The library’s Novels On Line project makes the full text of many of their works freely available to the public. Also housed at the Chawton House Library is the Knight Collection, a private collection of the Knight family’s books. These works were once owned by Jane Austen’s brother, Edward, and it is known that she enjoyed reading through his library.

 

Chawton House Library

Ms. Lerner is a lifelong fan of Jane Austen’s work and during her time working on the Chawton House Library project, she poured that love of Austen into a sequel, an homage really, to not only Pride and Prejudice, but many of Austen’s other works, as well. 23 years in the writing Second Impressions is indeed a commanding volume (two volumes, really, bound as one, in the old style) It arrived beautifully bedecked in a charming dust jacket, also “in the old style” looking much like a gilt embossed leather bound album. The heavy paper and excellent typesetting, fonts and other decoration all give the feel of substantial, vintage work. One that might have come, even from Mr. Darcy’s extensive library.

These were my “first impressions”.

Ms.
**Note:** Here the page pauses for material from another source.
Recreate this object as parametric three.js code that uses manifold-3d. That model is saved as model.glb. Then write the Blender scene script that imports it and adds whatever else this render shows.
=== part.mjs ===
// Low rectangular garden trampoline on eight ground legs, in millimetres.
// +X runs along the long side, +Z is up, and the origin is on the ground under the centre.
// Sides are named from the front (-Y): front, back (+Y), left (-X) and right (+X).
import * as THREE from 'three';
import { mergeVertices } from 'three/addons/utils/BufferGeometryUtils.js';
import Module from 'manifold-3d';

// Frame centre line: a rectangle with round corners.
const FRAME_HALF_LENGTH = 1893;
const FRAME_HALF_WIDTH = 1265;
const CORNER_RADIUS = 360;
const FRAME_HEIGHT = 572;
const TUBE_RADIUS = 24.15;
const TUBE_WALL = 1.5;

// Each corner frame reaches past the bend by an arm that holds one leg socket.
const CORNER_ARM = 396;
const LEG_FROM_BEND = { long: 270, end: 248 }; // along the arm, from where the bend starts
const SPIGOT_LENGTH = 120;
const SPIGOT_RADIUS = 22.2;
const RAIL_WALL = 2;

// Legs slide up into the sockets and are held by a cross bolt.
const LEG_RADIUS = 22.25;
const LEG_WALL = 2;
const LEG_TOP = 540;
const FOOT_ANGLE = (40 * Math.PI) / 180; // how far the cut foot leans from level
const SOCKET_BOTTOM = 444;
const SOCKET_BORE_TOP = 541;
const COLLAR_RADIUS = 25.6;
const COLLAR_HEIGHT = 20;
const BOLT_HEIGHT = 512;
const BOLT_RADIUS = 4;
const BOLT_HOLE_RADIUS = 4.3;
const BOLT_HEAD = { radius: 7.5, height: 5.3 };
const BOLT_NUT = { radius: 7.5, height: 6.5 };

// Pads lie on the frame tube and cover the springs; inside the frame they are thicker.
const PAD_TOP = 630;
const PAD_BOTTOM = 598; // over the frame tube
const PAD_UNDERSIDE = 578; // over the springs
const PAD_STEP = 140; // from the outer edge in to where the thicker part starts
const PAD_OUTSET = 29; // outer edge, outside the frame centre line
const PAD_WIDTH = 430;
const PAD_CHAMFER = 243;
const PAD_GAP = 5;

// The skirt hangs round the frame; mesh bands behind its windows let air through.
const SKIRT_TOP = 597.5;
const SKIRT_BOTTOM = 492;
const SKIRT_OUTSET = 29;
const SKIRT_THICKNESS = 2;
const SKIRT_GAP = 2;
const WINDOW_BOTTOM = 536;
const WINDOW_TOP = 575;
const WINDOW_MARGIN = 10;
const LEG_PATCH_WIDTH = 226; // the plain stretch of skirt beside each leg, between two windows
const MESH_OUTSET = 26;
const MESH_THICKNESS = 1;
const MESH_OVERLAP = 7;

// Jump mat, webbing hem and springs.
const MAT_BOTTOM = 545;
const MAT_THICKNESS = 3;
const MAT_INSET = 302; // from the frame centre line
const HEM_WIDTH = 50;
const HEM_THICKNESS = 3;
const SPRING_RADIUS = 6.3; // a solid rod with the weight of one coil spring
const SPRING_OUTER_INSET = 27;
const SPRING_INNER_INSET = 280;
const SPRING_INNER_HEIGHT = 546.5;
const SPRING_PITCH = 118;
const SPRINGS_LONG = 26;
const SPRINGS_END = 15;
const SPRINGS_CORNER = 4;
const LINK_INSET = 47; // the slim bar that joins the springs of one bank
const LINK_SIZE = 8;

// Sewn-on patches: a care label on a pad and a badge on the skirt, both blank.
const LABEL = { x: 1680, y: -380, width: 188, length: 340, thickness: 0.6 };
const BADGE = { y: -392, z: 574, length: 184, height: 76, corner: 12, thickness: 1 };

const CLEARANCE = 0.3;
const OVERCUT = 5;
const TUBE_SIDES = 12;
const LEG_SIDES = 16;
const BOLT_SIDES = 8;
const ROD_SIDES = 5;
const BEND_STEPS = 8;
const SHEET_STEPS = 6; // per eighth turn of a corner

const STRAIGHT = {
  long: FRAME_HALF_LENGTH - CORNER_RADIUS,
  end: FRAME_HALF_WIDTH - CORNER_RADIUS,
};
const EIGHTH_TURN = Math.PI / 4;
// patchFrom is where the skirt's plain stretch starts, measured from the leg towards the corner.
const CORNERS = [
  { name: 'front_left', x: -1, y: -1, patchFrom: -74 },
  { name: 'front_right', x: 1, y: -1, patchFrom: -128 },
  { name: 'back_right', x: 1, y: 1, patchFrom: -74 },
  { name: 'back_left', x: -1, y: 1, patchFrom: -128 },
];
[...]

Lerner, it  appears, is no mean Austen scholar, having lectured and spoken extensively on the author as well as her works (look up “Lerner’s Theory of Austen” for one example, housed in the Epilogue of the book.) With all the resources of Chawton House Library at her disposal, and a passionate love for Austen’s work, her novel comes across, not as a light follow on or quick summer read, but as a labor of love. As much as she desired to give all Austen fans, herself included, another taste of Pemberley, and even of the lives and loves of figures from Emma and Persuasion, among others, she sought, even more so, to create characters and settings that might actually have existed in Austen’s Regency.
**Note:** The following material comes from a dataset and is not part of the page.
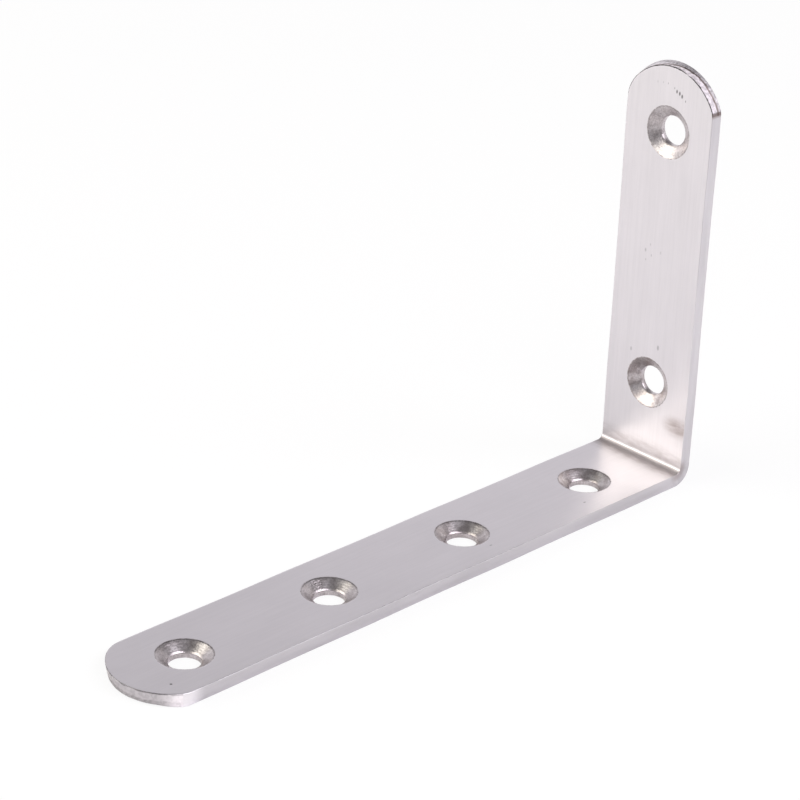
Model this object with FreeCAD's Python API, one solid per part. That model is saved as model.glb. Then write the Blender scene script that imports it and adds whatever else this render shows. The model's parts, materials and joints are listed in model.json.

To this end, language—from actual spellings to sentence structure—is modeled on the English used in generations past. Paragraphs brim over with descriptions of events, places and feelings. While engrossed in the story, the reader is treated to a veritable primer of Regency life, and though the typesetting, use of correspondence, and even omission of peerage designations make the pages appear, at first glance, as though they could have been taken from an Austen novel, it’s closer to reading an annotated version, where the notes have been incorporated into the text—a novel, if I may say so, approach, that leaves one to resurface, after reading, a bit dizzied, into the frantic pace of 21st Century life.

Make no mistake though, this is not Austen. No longer must the Darcys be confined to “three or four families in a country village”. This “little bit of ivory” has grown up and gone to London. Ms. Lerner writes with engrossing detail of not only Regency country house life, but also town life, and even gives the Darcy’s a long and descriptive “Grand Tour” of the Continent. (Jane Austen’s brother Edward Austen-Knight made a four year “Grand” tour of the Continent in the late 1780s, and his journals have recently been published as Jane Austen’s Brother Abroad.)

Ms. Lerner does take some liberty with Austen’s intended endings for various characters, however, I, for one, cannot complain, for surely some characters were most certainly destined for each other, and everyone deserves some happiness, after all. Other pairings are truly remarkable, and only possible in the fertile imagination of a devoted Austen enthusiast. They are, however, entertaining, and, in the words of the immortal Miss Prism, “The good ended happily, and the bad unhappily. That is what Fiction means.”

Ms. Lerner now resides in Virginia and spends much of her time experimenting with heirloom breeds, agriculture and farming techniques. The proceeds from the sale of Second Impressions are being donated to the ongoing work of the Chawton House Library.